Armbrust 等人(Databricks/Stanford/Berkeley,VLDB 2020)介紹了 Delta Lake,一個開源的 ACID 表存儲層,建立在雲對象存儲之上。使用 Parquet 格式存儲的預寫日誌,無需運行專用元數據服務器,即可在 S3/Azure Blob 上提供事務、時間旅行和快速元數據操作。
Prerequisites
- Cloud object stores (S3, Azure Blob) and their key-value store consistency model
- Apache Parquet columnar file format
- ACID transactions and write-ahead logs (WAL)
- Apache Spark data processing
Core Idea
Cloud object stores lack cross-key atomicity, making it impossible to update multiple files consistently. Delta Lake solves this by maintaining a transaction log (stored in the object store itself) that records which Parquet files belong to a table at each point in time. All mutations go through optimistic concurrency control against the log — readers always see a consistent snapshot, writers resolve conflicts via the log. Because all metadata is in the object store (no separate server), compute and storage scale independently.
Key features enabled by the log:
- ACID transactions: multi-object updates are atomic
- Time travel: query any historical table snapshot via the log
- UPSERT/DELETE/MERGE: rewrite affected Parquet files transactionally
- Streaming I/O: low-latency small writes coalesced later by compaction
- Fast metadata: min/max statistics in the log enable partition pruning without touching every file footer
Results
- Deployed at thousands of Databricks customers processing exabytes/day
- Reduced cloud storage–related support escalations from ~50% to nearly zero
- Query speedups up to 100x for high-dimensional datasets (network security, bioinformatics) via data layout optimization and fast statistics access
- Supports Apache Spark, Hive, Presto, Redshift, Snowflake connectors
Limitations
Author-stated:
- Optimistic concurrency can cause write conflicts under high-write contention (though mitigations exist)
- Small-object performance depends on periodic compaction
Unstated:
- The transaction log can grow large for high-churn tables; log compaction is needed
- No support for true cross-table transactions
- Performance heavily dependent on Spark ecosystem; non-Spark connectors are less mature
Reproducibility
- Code: Open source at github.com/delta-io/delta
- Data: Production workloads at Databricks; no public benchmark dataset
- Compute: Not applicable (service-level evaluation)
Insights
The core insight — store the transaction log inside the same object store as the data — elegantly sidesteps the need for a metadata service while enabling ACID semantics. This is architecturally clever: it leverages the one consistency primitive that object stores do provide (atomic single-object PUT) to build multi-object atomicity. The “lakehouse” framing (combining data lake cost with data warehouse features) became influential; Delta Lake pioneered the pattern that Apache Iceberg and Apache Hudi followed.

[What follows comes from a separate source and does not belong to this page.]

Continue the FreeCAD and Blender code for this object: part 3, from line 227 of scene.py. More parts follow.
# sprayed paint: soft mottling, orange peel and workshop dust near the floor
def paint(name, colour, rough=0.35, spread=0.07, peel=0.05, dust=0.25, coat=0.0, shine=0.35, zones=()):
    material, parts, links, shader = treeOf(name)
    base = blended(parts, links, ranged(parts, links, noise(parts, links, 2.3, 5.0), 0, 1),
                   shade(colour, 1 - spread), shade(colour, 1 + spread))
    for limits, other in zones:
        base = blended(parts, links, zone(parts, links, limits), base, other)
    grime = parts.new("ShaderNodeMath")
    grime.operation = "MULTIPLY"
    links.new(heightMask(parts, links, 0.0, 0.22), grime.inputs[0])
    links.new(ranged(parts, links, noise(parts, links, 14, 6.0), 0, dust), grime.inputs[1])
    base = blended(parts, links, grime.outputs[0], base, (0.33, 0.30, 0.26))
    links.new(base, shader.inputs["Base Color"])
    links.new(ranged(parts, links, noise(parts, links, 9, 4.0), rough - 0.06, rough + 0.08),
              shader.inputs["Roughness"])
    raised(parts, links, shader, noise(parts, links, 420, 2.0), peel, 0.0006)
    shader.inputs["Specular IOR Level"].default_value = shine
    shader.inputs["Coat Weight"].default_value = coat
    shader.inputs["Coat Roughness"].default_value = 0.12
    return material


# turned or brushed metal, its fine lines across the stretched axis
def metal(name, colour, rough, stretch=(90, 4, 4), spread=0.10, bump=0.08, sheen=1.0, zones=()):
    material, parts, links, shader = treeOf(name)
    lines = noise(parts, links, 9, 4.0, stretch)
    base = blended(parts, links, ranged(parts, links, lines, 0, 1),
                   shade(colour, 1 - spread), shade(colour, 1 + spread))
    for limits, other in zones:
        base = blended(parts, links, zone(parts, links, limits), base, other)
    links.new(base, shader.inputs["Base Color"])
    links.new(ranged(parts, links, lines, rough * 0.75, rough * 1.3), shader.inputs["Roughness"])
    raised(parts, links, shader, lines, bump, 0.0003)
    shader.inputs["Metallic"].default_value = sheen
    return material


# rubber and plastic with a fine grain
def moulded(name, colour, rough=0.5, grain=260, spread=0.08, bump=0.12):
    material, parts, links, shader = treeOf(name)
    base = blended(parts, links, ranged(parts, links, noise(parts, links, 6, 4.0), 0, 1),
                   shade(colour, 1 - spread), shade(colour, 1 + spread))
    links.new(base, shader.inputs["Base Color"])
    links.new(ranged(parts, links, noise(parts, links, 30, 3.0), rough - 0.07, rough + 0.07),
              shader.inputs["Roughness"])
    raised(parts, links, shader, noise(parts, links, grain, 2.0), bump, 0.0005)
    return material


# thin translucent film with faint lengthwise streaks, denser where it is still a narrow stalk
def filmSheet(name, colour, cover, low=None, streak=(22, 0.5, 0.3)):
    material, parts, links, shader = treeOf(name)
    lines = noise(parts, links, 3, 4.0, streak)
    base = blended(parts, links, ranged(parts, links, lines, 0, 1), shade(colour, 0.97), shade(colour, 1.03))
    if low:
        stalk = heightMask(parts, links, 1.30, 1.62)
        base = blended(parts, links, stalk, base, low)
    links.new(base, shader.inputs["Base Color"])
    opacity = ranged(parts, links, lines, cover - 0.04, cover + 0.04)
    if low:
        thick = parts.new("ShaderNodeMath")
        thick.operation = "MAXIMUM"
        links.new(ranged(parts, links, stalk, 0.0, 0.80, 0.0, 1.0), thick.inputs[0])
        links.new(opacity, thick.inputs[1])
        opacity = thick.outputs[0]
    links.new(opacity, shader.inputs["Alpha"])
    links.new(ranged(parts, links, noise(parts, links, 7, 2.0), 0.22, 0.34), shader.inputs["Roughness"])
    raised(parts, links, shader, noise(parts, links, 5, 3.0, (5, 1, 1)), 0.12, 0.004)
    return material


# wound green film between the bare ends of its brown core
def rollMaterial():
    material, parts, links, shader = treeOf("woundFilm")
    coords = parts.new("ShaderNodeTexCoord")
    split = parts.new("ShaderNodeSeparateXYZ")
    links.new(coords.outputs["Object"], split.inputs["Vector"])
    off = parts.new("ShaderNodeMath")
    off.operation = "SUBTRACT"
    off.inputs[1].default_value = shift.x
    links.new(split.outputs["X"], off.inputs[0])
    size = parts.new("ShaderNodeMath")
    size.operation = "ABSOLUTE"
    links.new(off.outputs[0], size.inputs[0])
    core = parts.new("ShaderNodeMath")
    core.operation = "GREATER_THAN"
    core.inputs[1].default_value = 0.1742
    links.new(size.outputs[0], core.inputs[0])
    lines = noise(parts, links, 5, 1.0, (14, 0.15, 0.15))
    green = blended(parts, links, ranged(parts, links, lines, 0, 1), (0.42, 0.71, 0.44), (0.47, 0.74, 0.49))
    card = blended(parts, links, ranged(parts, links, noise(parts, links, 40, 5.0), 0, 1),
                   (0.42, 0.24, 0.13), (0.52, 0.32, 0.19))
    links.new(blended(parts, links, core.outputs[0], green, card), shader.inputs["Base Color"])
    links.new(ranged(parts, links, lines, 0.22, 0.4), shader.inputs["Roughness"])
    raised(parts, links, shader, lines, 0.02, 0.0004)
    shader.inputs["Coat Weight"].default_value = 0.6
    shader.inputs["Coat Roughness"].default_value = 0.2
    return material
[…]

The ~50% → ~0% support ticket reduction is a striking operational result that validates the practical value of transactional storage.
Connections
Raw Excerpt
The core idea of Delta Lake is simple: we maintain information about which objects are part of a Delta table in an ACID manner, using a write-ahead log that is itself stored in the cloud object store. This means that no servers need to be running to maintain state for a Delta table; users only need to launch servers when running queries.